**TASK BRIEF:** Copy exactly the lines from the one containing "doc.recompute()" through the one containing "for node in", both included, and nothing else.

— Start RECORDS FOR THIS EXERCISE —

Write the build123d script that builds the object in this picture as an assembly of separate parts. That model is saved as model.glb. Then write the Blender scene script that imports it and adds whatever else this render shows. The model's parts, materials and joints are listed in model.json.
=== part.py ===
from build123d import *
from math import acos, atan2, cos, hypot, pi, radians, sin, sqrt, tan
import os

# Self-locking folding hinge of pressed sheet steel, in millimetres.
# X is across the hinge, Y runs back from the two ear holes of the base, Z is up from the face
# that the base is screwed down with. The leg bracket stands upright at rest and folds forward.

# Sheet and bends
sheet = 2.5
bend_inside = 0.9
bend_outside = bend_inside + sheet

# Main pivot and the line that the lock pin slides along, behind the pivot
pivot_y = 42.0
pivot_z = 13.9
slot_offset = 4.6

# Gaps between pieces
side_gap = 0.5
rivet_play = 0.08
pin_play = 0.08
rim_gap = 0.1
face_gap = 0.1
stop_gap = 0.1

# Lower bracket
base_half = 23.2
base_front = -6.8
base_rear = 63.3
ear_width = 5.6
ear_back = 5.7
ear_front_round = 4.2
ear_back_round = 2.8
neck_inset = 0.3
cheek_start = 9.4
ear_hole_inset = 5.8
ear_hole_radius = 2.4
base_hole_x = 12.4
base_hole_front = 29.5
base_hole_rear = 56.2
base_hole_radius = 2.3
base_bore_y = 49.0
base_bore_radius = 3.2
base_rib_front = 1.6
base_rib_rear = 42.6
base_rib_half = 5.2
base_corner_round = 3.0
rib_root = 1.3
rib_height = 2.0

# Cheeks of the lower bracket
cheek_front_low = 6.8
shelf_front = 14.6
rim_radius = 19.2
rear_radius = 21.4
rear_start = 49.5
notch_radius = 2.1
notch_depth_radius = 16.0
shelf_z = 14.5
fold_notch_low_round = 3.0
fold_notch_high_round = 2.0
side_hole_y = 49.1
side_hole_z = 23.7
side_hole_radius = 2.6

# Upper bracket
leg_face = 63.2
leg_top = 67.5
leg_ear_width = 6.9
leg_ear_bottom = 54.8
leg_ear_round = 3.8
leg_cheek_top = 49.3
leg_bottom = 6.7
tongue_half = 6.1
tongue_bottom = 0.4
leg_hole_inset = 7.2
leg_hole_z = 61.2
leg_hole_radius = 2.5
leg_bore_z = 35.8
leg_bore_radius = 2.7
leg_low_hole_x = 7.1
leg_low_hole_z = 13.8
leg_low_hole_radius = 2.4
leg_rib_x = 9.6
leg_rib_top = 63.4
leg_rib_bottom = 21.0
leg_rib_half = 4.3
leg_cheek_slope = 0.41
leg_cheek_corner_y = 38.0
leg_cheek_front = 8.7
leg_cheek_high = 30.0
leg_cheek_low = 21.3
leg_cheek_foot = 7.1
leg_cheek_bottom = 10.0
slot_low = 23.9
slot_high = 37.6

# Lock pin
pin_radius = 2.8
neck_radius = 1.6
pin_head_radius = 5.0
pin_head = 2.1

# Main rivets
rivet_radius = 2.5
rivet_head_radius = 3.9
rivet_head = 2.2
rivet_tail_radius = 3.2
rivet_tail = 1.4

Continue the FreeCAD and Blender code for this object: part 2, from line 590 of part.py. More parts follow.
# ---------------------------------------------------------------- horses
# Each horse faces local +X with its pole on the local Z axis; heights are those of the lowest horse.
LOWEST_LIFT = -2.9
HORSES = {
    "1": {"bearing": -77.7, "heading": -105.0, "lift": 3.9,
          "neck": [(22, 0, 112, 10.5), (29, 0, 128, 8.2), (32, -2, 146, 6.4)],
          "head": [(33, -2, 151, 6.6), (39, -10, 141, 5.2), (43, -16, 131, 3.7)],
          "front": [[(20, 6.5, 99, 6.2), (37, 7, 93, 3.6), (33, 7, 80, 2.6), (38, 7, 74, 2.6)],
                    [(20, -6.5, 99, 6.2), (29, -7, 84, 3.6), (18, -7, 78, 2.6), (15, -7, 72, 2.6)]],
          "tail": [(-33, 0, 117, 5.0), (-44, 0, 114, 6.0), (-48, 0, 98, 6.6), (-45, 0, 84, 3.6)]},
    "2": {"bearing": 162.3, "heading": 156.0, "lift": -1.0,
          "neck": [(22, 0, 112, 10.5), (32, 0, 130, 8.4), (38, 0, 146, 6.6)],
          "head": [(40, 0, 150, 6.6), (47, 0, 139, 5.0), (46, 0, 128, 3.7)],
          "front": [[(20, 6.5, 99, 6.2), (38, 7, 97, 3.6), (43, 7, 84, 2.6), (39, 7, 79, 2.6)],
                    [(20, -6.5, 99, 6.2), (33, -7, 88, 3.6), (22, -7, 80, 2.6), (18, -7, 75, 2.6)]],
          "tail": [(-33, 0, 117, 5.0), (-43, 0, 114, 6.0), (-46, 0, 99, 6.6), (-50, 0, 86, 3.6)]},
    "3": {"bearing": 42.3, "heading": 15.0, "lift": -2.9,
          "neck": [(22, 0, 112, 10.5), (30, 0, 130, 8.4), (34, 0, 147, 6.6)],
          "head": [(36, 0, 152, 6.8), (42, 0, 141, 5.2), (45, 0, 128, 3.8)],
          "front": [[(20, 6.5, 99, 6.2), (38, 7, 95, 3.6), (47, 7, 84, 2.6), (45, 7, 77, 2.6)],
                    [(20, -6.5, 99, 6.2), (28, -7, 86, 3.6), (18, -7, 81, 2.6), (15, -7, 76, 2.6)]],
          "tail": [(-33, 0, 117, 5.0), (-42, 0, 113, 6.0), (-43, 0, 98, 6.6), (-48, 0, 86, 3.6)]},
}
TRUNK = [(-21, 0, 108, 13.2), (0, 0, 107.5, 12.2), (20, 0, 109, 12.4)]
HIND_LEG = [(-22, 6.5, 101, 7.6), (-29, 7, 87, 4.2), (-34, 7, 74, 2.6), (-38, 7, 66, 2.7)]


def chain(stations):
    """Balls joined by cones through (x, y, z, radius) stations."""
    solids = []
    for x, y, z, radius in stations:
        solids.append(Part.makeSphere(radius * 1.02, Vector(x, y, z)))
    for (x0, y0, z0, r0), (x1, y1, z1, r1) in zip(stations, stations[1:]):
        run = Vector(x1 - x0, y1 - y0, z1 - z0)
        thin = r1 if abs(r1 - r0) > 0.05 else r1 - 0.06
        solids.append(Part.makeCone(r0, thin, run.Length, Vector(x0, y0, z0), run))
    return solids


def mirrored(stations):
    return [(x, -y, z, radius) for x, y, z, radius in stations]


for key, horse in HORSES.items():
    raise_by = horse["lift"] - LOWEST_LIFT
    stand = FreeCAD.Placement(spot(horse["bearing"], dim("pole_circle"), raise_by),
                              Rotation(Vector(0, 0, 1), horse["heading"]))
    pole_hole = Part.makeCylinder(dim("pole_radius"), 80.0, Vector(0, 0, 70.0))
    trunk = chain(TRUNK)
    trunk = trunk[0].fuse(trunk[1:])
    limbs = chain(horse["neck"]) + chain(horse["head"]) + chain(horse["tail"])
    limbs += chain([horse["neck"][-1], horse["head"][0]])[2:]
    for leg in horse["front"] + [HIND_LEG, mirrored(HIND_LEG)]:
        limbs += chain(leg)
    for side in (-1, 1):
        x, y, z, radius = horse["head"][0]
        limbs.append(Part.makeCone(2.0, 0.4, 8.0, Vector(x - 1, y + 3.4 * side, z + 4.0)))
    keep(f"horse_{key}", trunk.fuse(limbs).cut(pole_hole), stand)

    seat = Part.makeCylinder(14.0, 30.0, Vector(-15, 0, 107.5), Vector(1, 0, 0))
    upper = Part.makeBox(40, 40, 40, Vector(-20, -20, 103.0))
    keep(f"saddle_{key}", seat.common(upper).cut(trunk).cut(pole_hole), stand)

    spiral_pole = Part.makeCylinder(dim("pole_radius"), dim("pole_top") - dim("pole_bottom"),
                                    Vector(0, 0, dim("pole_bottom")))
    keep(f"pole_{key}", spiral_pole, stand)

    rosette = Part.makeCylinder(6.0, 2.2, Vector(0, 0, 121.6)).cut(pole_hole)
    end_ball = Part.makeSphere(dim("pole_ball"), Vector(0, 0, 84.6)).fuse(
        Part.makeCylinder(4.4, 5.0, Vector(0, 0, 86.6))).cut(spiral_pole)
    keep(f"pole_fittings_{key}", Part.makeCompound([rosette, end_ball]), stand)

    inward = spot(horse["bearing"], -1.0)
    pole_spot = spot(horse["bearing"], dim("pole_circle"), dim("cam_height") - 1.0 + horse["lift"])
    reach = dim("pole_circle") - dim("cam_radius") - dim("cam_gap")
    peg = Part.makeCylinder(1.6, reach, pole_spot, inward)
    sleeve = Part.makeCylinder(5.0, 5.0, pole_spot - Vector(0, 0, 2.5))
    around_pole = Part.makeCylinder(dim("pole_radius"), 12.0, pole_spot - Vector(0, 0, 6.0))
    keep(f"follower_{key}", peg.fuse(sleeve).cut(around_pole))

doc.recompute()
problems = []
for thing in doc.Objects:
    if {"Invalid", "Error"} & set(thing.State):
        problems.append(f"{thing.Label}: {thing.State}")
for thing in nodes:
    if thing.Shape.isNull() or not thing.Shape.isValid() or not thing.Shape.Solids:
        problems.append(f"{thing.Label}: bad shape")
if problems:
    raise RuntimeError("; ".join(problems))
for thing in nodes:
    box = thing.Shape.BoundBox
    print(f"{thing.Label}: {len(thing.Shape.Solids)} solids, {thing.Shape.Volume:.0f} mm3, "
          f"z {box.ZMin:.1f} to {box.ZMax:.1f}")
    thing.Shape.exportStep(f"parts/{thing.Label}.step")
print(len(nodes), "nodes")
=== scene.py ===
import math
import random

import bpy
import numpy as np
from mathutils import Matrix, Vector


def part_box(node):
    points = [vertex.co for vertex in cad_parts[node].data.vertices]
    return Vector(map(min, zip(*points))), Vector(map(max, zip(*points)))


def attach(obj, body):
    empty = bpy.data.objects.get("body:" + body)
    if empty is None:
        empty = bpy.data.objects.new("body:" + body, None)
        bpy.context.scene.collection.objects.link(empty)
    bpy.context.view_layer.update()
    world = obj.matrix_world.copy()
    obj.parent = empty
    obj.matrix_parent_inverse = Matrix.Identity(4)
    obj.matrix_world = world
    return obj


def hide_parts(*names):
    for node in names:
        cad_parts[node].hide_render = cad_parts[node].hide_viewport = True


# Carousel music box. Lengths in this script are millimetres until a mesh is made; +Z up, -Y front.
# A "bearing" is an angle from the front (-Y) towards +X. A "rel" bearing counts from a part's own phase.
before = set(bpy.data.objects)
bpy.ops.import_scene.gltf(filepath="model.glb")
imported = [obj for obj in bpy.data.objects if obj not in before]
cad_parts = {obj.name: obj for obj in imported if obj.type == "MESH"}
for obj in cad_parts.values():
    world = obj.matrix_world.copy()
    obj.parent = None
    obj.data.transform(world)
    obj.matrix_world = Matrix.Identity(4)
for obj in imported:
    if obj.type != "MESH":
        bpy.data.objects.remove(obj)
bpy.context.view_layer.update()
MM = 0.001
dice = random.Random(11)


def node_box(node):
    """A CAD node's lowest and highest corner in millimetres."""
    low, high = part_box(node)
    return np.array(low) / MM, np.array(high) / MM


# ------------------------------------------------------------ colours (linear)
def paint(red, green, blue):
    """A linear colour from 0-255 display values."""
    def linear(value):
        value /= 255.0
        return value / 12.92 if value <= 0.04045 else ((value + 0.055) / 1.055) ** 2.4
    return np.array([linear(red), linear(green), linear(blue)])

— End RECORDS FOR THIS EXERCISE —

**TASK OUTPUT:**
doc.recompute()
problems = []
for thing in doc.Objects:
    if {"Invalid", "Error"} & set(thing.State):
        problems.append(f"{thing.Label}: {thing.State}")
for thing in nodes:
    if thing.Shape.isNull() or not thing.Shape.isValid() or not thing.Shape.Solids:
        problems.append(f"{thing.Label}: bad shape")
if problems:
    raise RuntimeError("; ".join(problems))
for thing in nodes:
    box = thing.Shape.BoundBox
    print(f"{thing.Label}: {len(thing.Shape.Solids)} solids, {thing.Shape.Volume:.0f} mm3, "
          f"z {box.ZMin:.1f} to {box.ZMax:.1f}")
    thing.Shape.exportStep(f"parts/{thing.Label}.step")
print(len(nodes), "nodes")
=== scene.py ===
import math
import random

import bpy
import numpy as np
from mathutils import Matrix, Vector


def part_box(node):
    points = [vertex.co for vertex in cad_parts[node].data.vertices]
    return Vector(map(min, zip(*points))), Vector(map(max, zip(*points)))


def attach(obj, body):
    empty = bpy.data.objects.get("body:" + body)
    if empty is None:
        empty = bpy.data.objects.new("body:" + body, None)
        bpy.context.scene.collection.objects.link(empty)
    bpy.context.view_layer.update()
    world = obj.matrix_world.copy()
    obj.parent = empty
    obj.matrix_parent_inverse = Matrix.Identity(4)
    obj.matrix_world = world
    return obj


def hide_parts(*names):
    for node in names:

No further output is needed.